MGI World Big Four split over Hong Kong democracy movement

The Big Four accountancy firms have been slammed by their own employees after they attacked a pro-democracy movement in Hong Kong.

Staff at EY, KPMG, PwC and Deloitte sought to distance themselves from their employers after the four firms took out advertisements in three Chinese-language newspapers criticising the Occupy Central movement, which is calling for Beijing to carry out promised electoral reform in the city.

Protesters are incensed that a commitment to roll out universal suffrage in Hong Kong by 2017 is being watered down by China as it seeks to ensure only candidates from a Beijing-approved list could stand. Occupy Central has threatened a campaign of civil disobedience, which is worrying some in the business community.

In the joint ads, the Big Four firms said: “We hereby announce that we are opposed to this movement, and are concerned that ‘Occupy Central’ would have negative and long-lasting impact on the rule of law, the society and the economy of Hong Kong. We hope that the disagreements could be resolved through negotiation and dialogue instead.”

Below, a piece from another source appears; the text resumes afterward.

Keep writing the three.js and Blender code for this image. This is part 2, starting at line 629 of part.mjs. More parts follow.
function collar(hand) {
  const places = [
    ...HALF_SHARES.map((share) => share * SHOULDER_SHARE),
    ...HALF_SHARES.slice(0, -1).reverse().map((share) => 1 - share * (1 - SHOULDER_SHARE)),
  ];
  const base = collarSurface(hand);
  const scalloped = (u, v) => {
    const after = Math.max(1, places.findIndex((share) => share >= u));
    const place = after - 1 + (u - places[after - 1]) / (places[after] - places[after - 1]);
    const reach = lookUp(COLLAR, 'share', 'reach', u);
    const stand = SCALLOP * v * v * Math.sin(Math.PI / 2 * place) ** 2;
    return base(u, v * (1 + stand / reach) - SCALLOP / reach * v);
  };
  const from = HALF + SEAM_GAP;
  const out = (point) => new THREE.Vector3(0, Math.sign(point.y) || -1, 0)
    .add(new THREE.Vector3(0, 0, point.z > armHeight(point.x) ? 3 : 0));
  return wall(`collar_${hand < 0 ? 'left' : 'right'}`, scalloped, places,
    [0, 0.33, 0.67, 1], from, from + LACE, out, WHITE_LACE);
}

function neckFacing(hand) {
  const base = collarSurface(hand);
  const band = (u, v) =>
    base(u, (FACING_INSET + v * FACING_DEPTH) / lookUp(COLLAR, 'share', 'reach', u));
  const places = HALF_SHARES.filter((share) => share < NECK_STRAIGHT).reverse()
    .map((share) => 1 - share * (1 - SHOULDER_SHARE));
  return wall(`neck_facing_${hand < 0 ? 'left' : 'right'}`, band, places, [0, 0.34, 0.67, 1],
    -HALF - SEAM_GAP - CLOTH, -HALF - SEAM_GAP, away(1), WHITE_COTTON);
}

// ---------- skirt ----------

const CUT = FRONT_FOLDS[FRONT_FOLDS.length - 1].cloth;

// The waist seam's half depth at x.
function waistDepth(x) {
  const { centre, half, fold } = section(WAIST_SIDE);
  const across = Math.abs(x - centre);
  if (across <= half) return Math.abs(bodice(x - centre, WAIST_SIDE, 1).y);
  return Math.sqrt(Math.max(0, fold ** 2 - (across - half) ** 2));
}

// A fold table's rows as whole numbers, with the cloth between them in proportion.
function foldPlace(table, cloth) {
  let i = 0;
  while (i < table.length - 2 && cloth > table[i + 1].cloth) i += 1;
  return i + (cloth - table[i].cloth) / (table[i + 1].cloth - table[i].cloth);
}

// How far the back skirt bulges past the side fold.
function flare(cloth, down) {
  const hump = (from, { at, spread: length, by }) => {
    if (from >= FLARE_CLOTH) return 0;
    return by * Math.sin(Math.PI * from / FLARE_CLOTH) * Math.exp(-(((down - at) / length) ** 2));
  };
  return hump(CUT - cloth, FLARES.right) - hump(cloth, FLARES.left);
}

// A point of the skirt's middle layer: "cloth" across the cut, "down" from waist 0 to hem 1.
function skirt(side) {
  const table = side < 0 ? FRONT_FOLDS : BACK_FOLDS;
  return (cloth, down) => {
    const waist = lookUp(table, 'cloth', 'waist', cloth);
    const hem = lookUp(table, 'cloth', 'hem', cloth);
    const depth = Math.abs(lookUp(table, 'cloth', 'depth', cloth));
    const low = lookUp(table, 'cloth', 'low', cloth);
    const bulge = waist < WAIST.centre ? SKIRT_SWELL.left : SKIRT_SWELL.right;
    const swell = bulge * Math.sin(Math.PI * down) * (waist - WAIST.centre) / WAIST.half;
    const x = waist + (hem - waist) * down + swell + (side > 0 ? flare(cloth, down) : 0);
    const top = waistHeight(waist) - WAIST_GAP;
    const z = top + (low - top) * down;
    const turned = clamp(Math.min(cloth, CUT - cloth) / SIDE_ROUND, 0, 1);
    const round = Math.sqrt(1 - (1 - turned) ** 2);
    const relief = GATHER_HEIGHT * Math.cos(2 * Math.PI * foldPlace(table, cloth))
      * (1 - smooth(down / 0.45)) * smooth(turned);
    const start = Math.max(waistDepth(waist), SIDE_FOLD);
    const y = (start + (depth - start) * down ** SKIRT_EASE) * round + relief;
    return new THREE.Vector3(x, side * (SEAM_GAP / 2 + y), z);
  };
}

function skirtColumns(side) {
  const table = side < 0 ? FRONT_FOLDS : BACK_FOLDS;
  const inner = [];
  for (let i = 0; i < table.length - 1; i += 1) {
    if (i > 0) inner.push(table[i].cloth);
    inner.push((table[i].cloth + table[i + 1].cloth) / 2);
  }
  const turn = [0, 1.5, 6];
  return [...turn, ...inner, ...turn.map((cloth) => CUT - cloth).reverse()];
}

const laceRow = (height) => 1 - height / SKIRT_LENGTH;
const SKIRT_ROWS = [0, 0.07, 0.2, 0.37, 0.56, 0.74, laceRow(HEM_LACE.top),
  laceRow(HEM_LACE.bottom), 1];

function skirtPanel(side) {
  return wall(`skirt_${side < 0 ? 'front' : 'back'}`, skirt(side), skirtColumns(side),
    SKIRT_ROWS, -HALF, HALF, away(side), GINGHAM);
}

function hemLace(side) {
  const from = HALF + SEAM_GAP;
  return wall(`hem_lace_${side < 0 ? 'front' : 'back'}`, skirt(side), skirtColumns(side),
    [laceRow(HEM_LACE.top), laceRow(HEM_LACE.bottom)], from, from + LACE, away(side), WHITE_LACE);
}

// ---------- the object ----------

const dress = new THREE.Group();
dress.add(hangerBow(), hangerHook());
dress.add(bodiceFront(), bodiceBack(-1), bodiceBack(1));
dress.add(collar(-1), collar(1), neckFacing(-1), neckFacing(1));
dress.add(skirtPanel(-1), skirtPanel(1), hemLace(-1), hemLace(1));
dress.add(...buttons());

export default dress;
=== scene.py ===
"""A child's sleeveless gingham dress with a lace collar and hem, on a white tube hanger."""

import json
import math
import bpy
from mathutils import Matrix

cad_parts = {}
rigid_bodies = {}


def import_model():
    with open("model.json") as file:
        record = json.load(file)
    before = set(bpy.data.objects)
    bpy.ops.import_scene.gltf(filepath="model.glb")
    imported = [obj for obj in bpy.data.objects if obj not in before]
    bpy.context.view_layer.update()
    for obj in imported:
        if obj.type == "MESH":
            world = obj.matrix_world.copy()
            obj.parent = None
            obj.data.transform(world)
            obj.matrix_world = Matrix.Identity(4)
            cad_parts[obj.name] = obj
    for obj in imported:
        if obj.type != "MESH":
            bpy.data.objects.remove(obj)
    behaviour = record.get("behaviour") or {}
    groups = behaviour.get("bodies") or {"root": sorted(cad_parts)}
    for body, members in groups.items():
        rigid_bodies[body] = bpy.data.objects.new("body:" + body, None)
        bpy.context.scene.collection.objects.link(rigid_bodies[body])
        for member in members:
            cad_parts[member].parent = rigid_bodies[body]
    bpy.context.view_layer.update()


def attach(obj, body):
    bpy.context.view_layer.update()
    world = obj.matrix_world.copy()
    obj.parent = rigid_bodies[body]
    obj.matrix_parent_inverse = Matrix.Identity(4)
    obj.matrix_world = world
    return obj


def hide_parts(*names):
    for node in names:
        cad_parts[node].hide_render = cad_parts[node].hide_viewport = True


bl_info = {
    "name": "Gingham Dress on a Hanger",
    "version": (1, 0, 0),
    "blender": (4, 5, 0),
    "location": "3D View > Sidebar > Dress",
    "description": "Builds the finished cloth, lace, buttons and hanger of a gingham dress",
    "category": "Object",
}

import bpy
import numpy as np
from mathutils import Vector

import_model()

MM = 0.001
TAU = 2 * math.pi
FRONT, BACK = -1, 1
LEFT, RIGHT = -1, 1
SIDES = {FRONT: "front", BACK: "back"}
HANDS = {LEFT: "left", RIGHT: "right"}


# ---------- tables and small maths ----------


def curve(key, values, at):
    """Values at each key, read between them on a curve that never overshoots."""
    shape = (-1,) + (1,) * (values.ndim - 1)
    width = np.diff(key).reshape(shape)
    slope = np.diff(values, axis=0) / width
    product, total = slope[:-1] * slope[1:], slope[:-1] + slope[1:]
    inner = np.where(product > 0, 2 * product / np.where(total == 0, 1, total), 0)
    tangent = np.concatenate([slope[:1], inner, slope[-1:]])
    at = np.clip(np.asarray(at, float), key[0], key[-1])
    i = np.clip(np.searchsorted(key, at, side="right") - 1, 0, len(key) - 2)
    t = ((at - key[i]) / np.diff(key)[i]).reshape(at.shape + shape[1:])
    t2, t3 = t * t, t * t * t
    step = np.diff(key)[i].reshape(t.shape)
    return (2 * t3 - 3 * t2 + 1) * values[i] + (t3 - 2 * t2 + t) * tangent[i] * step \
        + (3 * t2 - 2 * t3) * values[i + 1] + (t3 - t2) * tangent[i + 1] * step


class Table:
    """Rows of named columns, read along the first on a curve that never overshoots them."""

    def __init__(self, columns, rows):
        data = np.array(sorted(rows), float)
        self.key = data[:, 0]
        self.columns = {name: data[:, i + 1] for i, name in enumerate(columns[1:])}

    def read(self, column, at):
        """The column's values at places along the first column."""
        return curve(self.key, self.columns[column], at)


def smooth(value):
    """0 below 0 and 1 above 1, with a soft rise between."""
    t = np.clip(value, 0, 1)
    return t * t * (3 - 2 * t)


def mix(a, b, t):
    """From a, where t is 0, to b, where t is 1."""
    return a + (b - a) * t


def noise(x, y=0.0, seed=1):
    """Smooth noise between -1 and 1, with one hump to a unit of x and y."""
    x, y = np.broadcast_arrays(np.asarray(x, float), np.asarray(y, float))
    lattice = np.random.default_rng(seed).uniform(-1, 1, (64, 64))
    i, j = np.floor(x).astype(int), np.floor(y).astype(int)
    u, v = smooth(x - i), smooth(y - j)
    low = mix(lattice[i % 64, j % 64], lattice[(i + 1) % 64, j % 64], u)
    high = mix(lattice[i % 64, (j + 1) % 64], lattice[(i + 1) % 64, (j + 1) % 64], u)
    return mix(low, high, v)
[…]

They also warn that “banks, exchanges, and the stock market would inevitably be affected… regulatory bodies could also be unable to function normally, raising market instability and confusion and causing losses to the economy and public livelihood which are difficult to estimate”.

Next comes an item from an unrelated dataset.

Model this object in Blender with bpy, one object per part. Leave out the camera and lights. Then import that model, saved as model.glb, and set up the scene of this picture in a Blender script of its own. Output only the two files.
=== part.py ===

Days later an ad was carried in newspapers purportedly from staff at the four companies that said: “Hey boss, your statement doesn’t represent us.”

Certainly the Big Four are not entirely alone in their reservations about the movement. The chambers of commerce of Hong Kong, Italy, Canada and India have all voiced concerns. Banks are also worried, with Barclays and HSBC among those to air their concerns about the effects of civil disobedience on Hong Kong’s economy.

It raises some important questions about the rule of law and protest and how it can impact businesses. But it also highlights that accountancy firms are in the public glare as much as the businesses they work on behalf of.